Task to complete —
Reproduce all of the data exactly.

## BEGIN Given material

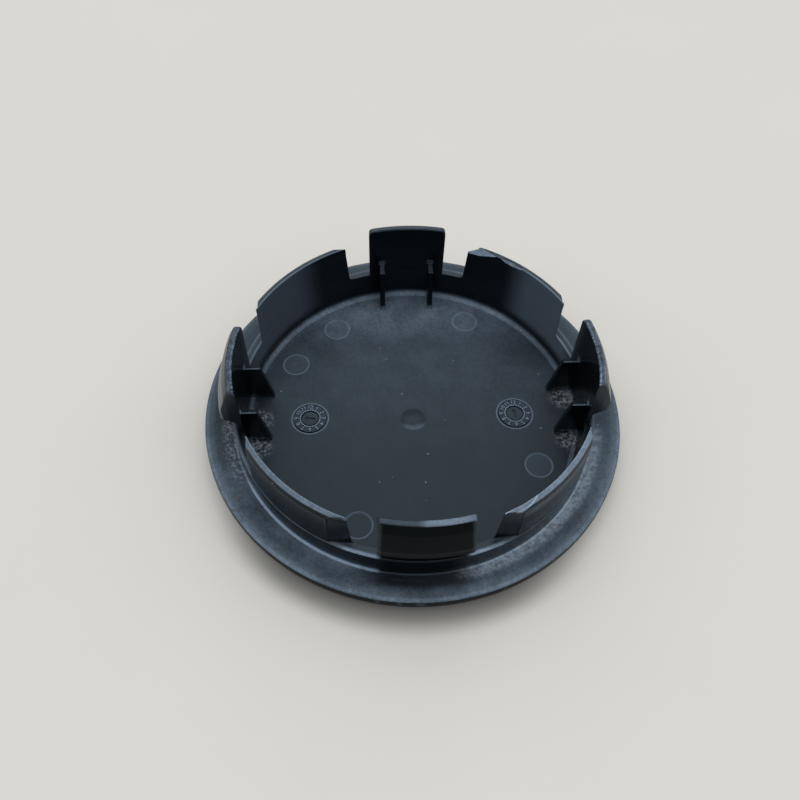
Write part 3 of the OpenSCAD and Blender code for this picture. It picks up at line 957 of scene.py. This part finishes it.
# %% Ground
def pale_ground():
    """A large plain sheet at the resting height, with a painted shadow darkening its colour by the near edge of the
    rim.
    """
    half = 3000
    corners = [(-half, -half, 0), (half, -half, 0), (half, half, 0), (-half, half, 0)]
    sheet = new_piece("ground", corners, [[0, 1, 2, 3]])
    paint = bpy.data.materials.new("pale ground")
    put = wiring(paint)
    m = Mask(put)
    blend = {"Factor": m.noise(0.02, 4, 0.6), "A": (0.68, 0.64, 0.575, 1), "B": (0.72, 0.68, 0.615, 1)}
    pale = put("Mix", blend, out="Result", data_type="RGBA")
    # Painted shadow: the ground's colour is darkened just beyond the near edge of the rim.
    painted_contact_shadow = m.times(m.step(m.r, 36.6, 32.8), m.about(-98, 26, 34), 0.56)
    colour = put("Mix", {"Factor": painted_contact_shadow, "A": pale, "B": (0.02, 0.02, 0.02, 1)}, out="Result", data_type="RGBA")
    shader = paint.node_tree.nodes["Principled BSDF"]
    paint.node_tree.links.new(colour, shader.inputs["Base Color"])
    shader.inputs["Roughness"].default_value = 0.9
    shader.inputs["Specular IOR Level"].default_value = 0.2
    sheet.data.materials.append(paint)
    return sheet


pale_ground()


# %% Light
def sky(faint, lobes, tint):
    """A faint even sky with bright patches: direction, how narrow, and strength."""
    world = bpy.data.worlds.new("pale sky")
    bpy.context.scene.world = world
    world.use_nodes = True
    tree = world.node_tree
    tree.nodes.clear()
    make, wire = tree.nodes.new, tree.links.new

    def math_node(operation, first, second):
        node = make("ShaderNodeMath")
        node.operation = operation
        for socket, value in zip(node.inputs, (first, second)):
            if isinstance(value, bpy.types.NodeSocket):
                wire(value, socket)
            else:
                socket.default_value = value
        return node.outputs[0]

    where, total = make("ShaderNodeTexCoord").outputs["Generated"], faint
    for direction, narrow, strength in lobes:
        towards = make("ShaderNodeVectorMath")
        towards.operation = "DOT_PRODUCT"
        towards.inputs[1].default_value = Vector(direction).normalized()
        wire(where, towards.inputs[0])
        patch = math_node("POWER", math_node("MAXIMUM", towards.outputs["Value"], 0.0), narrow)
        total = math_node("ADD", total, math_node("MULTIPLY", patch, strength))
    light, plain = make("ShaderNodeBackground"), make("ShaderNodeBackground")
    light.inputs["Color"].default_value = tint
    wire(total, light.inputs["Strength"])
    plain.inputs["Color"].default_value = (0.78, 0.78, 0.76, 1)
    path, mix, out = make("ShaderNodeLightPath"), make("ShaderNodeMixShader"), make("ShaderNodeOutputWorld")
    wire(path.outputs["Is Camera Ray"], mix.inputs[0])
    wire(light.outputs[0], mix.inputs[1])
    wire(plain.outputs[0], mix.inputs[2])
    wire(mix.outputs[0], out.inputs["Surface"])


PATCHES = [
    ((0, 0.10, 0.99), 2.5, 1.4),
    ((0, 0.75, 0.66), 6.0, 0.9),
    ((0.93, 0, 0.37), 4.0, 0.6),
    ((-0.93, 0, 0.37), 4.0, 0.45),
]
sky(0.13, PATCHES, (0.95, 0.99, 1.04, 1))

# %% [markdown]
# ## The camera
# The view was found by fitting a camera to the cap's own circles in the picture.
# Azimuth, elevation and roll turn it; X, Y and the distance place it over the
# middle of the rim. The focal length is given in picture points of the 800 point
# wide frame, so the lens follows from the width of the sensor.

# %% Camera
PICTURE_W, SENSOR_W = 800, 36.0
AZIMUTH, ELEVATION, ROLL = (math.radians(a) for a in (3.988, 54.573, 1.868))
SIDE, UP, DISTANCE, FOCAL = 2.087, -0.655, 121.32, 766.403
level = Vector((math.cos(AZIMUTH), -math.sin(AZIMUTH), 0))
back = Vector(
    (
        -math.cos(ELEVATION) * math.sin(AZIMUTH),
        -math.cos(ELEVATION) * math.cos(AZIMUTH),
        math.sin(ELEVATION),
    )
)
upright = back.cross(level)
right = level * math.cos(ROLL) + upright * math.sin(ROLL)
top = upright * math.cos(ROLL) - level * math.sin(ROLL)
eye = (back * DISTANCE - right * SIDE - top * UP + Vector((0, 0, RIM_Z))) * MM
lens = bpy.data.cameras.new("view")
lens.sensor_width = SENSOR_W
lens.sensor_fit = "HORIZONTAL"
lens.lens = SENSOR_W * FOCAL / PICTURE_W
lens.clip_start = MM
camera = bpy.data.objects.new("view", lens)
bpy.context.scene.collection.objects.link(camera)
camera.matrix_world = Matrix.Translation(eye) @ Matrix((right, top, back)).transposed().to_4x4()
bpy.context.scene.camera = camera
bpy.context.scene.view_settings.view_transform = "Standard"
print("camera at", [round(c / MM, 1) for c in eye], "mm, lens", round(lens.lens, 2), "mm")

## END Given material

Written answer —
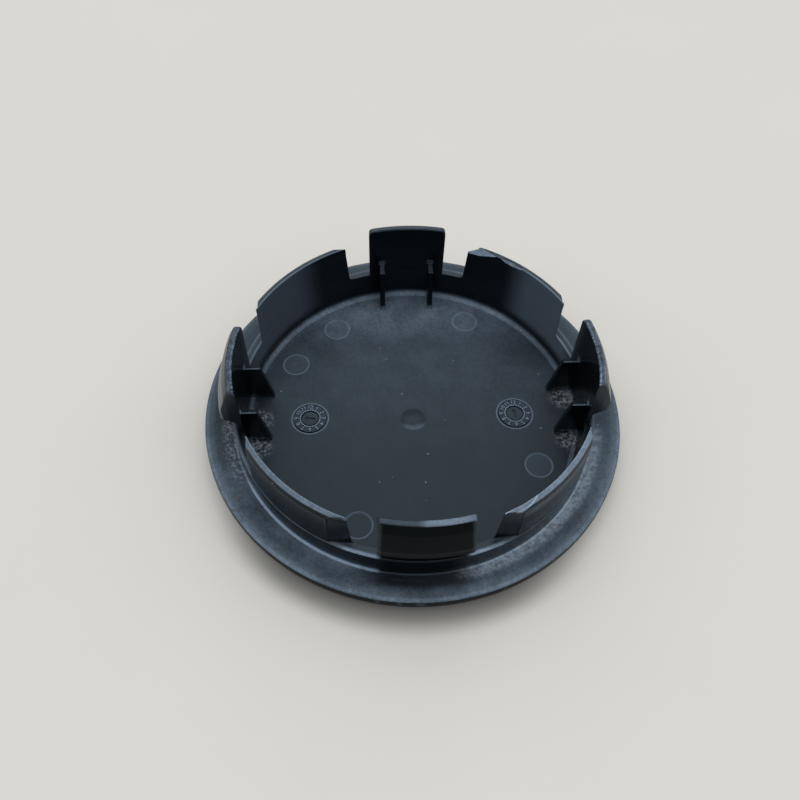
Write part 3 of the OpenSCAD and Blender code for this picture. It picks up at line 957 of scene.py. This part finishes it.
# %% Ground
def pale_ground():
    """A large plain sheet at the resting height, with a painted shadow darkening its colour by the near edge of the
    rim.
    """
    half = 3000
    corners = [(-half, -half, 0), (half, -half, 0), (half, half, 0), (-half, half, 0)]
    sheet = new_piece("ground", corners, [[0, 1, 2, 3]])
    paint = bpy.data.materials.new("pale ground")
    put = wiring(paint)
    m = Mask(put)
    blend = {"Factor": m.noise(0.02, 4, 0.6), "A": (0.68, 0.64, 0.575, 1), "B": (0.72, 0.68, 0.615, 1)}
    pale = put("Mix", blend, out="Result", data_type="RGBA")
    # Painted shadow: the ground's colour is darkened just beyond the near edge of the rim.
    painted_contact_shadow = m.times(m.step(m.r, 36.6, 32.8), m.about(-98, 26, 34), 0.56)
    colour = put("Mix", {"Factor": painted_contact_shadow, "A": pale, "B": (0.02, 0.02, 0.02, 1)}, out="Result", data_type="RGBA")
    shader = paint.node_tree.nodes["Principled BSDF"]
    paint.node_tree.links.new(colour, shader.inputs["Base Color"])
    shader.inputs["Roughness"].default_value = 0.9
    shader.inputs["Specular IOR Level"].default_value = 0.2
    sheet.data.materials.append(paint)
    return sheet


pale_ground()


# %% Light
def sky(faint, lobes, tint):
    """A faint even sky with bright patches: direction, how narrow, and strength."""
    world = bpy.data.worlds.new("pale sky")
    bpy.context.scene.world = world
    world.use_nodes = True
    tree = world.node_tree
    tree.nodes.clear()
    make, wire = tree.nodes.new, tree.links.new

    def math_node(operation, first, second):
        node = make("ShaderNodeMath")
        node.operation = operation
        for socket, value in zip(node.inputs, (first, second)):
            if isinstance(value, bpy.types.NodeSocket):
                wire(value, socket)
            else:
                socket.default_value = value
        return node.outputs[0]

    where, total = make("ShaderNodeTexCoord").outputs["Generated"], faint
    for direction, narrow, strength in lobes:
        towards = make("ShaderNodeVectorMath")
        towards.operation = "DOT_PRODUCT"
        towards.inputs[1].default_value = Vector(direction).normalized()
        wire(where, towards.inputs[0])
        patch = math_node("POWER", math_node("MAXIMUM", towards.outputs["Value"], 0.0), narrow)
        total = math_node("ADD", total, math_node("MULTIPLY", patch, strength))
    light, plain = make("ShaderNodeBackground"), make("ShaderNodeBackground")
    light.inputs["Color"].default_value = tint
    wire(total, light.inputs["Strength"])
    plain.inputs["Color"].default_value = (0.78, 0.78, 0.76, 1)
    path, mix, out = make("ShaderNodeLightPath"), make("ShaderNodeMixShader"), make("ShaderNodeOutputWorld")
    wire(path.outputs["Is Camera Ray"], mix.inputs[0])
    wire(light.outputs[0], mix.inputs[1])
    wire(plain.outputs[0], mix.inputs[2])
    wire(mix.outputs[0], out.inputs["Surface"])


PATCHES = [
    ((0, 0.10, 0.99), 2.5, 1.4),
    ((0, 0.75, 0.66), 6.0, 0.9),
    ((0.93, 0, 0.37), 4.0, 0.6),
    ((-0.93, 0, 0.37), 4.0, 0.45),
]
sky(0.13, PATCHES, (0.95, 0.99, 1.04, 1))

# %% [markdown]
# ## The camera
# The view was found by fitting a camera to the cap's own circles in the picture.
# Azimuth, elevation and roll turn it; X, Y and the distance place it over the
# middle of the rim. The focal length is given in picture points of the 800 point
# wide frame, so the lens follows from the width of the sensor.

# %% Camera
PICTURE_W, SENSOR_W = 800, 36.0
AZIMUTH, ELEVATION, ROLL = (math.radians(a) for a in (3.988, 54.573, 1.868))
SIDE, UP, DISTANCE, FOCAL = 2.087, -0.655, 121.32, 766.403
level = Vector((math.cos(AZIMUTH), -math.sin(AZIMUTH), 0))
back = Vector(
    (
        -math.cos(ELEVATION) * math.sin(AZIMUTH),
        -math.cos(ELEVATION) * math.cos(AZIMUTH),
        math.sin(ELEVATION),
    )
)
upright = back.cross(level)
right = level * math.cos(ROLL) + upright * math.sin(ROLL)
top = upright * math.cos(ROLL) - level * math.sin(ROLL)
eye = (back * DISTANCE - right * SIDE - top * UP + Vector((0, 0, RIM_Z))) * MM
lens = bpy.data.cameras.new("view")
lens.sensor_width = SENSOR_W
lens.sensor_fit = "HORIZONTAL"
lens.lens = SENSOR_W * FOCAL / PICTURE_W
lens.clip_start = MM
camera = bpy.data.objects.new("view", lens)
bpy.context.scene.collection.objects.link(camera)
camera.matrix_world = Matrix.Translation(eye) @ Matrix((right, top, back)).transposed().to_4x4()
bpy.context.scene.camera = camera
bpy.context.scene.view_settings.view_transform = "Standard"
print("camera at", [round(c / MM, 1) for c in eye], "mm, lens", round(lens.lens, 2), "mm")